Duffy’s current performance and low ownership rate (38%) makes him an interesting addition for solid production moving forward. While he will never win your league for you with his tape measure shots and mounds of steals, Duffy can be a solidly productive MI if you have a need on your squad.
Luke Weaver has been hard to watch in his three starts, with nothing special going for him other than the impressive consistency of his sad performances:
As you can see in the above graphic of mediocrity, Weaver has struggled with control over his past three starts, issuing 10 walks in 15.3 IP and posting almost equal strikeout and walk rates (14.3%/13%).

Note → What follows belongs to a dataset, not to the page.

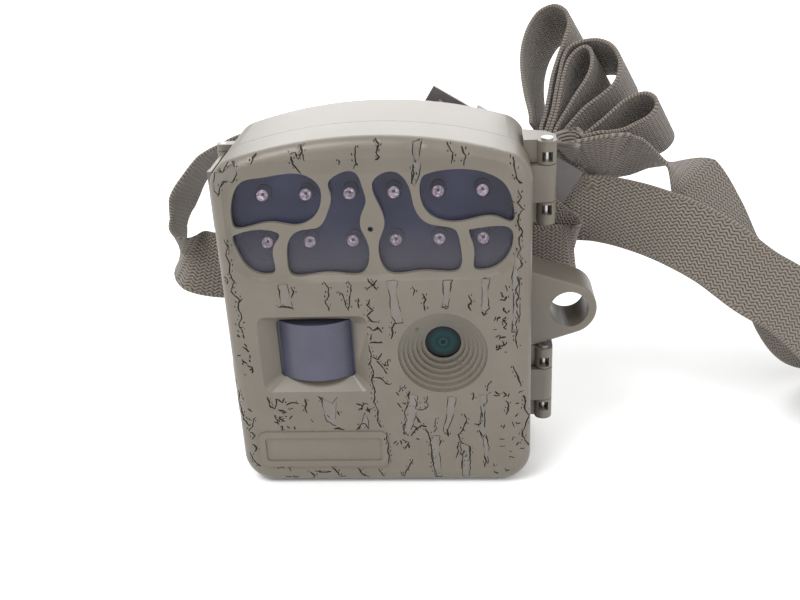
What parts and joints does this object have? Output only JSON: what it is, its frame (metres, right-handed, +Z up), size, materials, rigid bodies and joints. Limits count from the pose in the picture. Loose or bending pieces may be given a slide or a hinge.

While Weaver’s 4.69 ERA for the season (4.08 FIP, 4.27 xFIP, 4.42 SIERA) might be a bit inflated based on expected performance, he will continue to struggle if he cannot right the ship on his walk and strikeout rates. His velocity is actually up for the season compared to last year, so while his recent performance is concerning, this may just be part of his continued transition to the big leagues.
43.9%. Moncada has struck out 43.9% of the time over the past two weeks. This has unsurprisingly led to a pretty abysmal .167/.210/.278 production line during this time, with his lone home run valiantly trying to be the silver lining on what has been a pretty dark and terrible cloud. His BB% has been pretty disappointing as well, seeing him take a free pass only 5.3% of the time.
His overall performance in 2018 has been pretty disappointing in general, with Moncada struggling to a .230/.304/.409 line. His power has been there, mostly on the heels of a fairly high 92.3 MPH average exit velocity and 40.9% Hard hit rate, but even that hasn’t added too much value for his owners. His seven steals are nice as well, but that aspect of his game is also handicapped by his trouble getting on base. Until Moncada can alter his approach enough to cut his 35.6% K% or raise his Contact% (69.1%) closer to league average (80%) he is going to struggle to provide value to owners.
Maeda has not looked good since coming off the DL on June 13th. His first start back looked solid on the surface (5IP 1ER) but came with some warts as Maeda walked 3 batters and only fanned 1 in the outing. His second was an utter disaster, seeing him chased after walking 5 batters in an abbreviated 3.1 IP effort. As someone who invested in Maeda literally days before his DL stint, these struggles were terrible to see, especially since he was performing at a high level before the injury.
Upon seeing his last outing, my first thought was that he came back too early and was still injured. However his velocity during the start was in line with previous production, and his manager is saying he is healthy, potentially dispelling that notion. Overall I am hoping this is just a blip in production, just a start where Maeda didn’t have it. But I will admit to being worried and will read a lot into the results of his next start.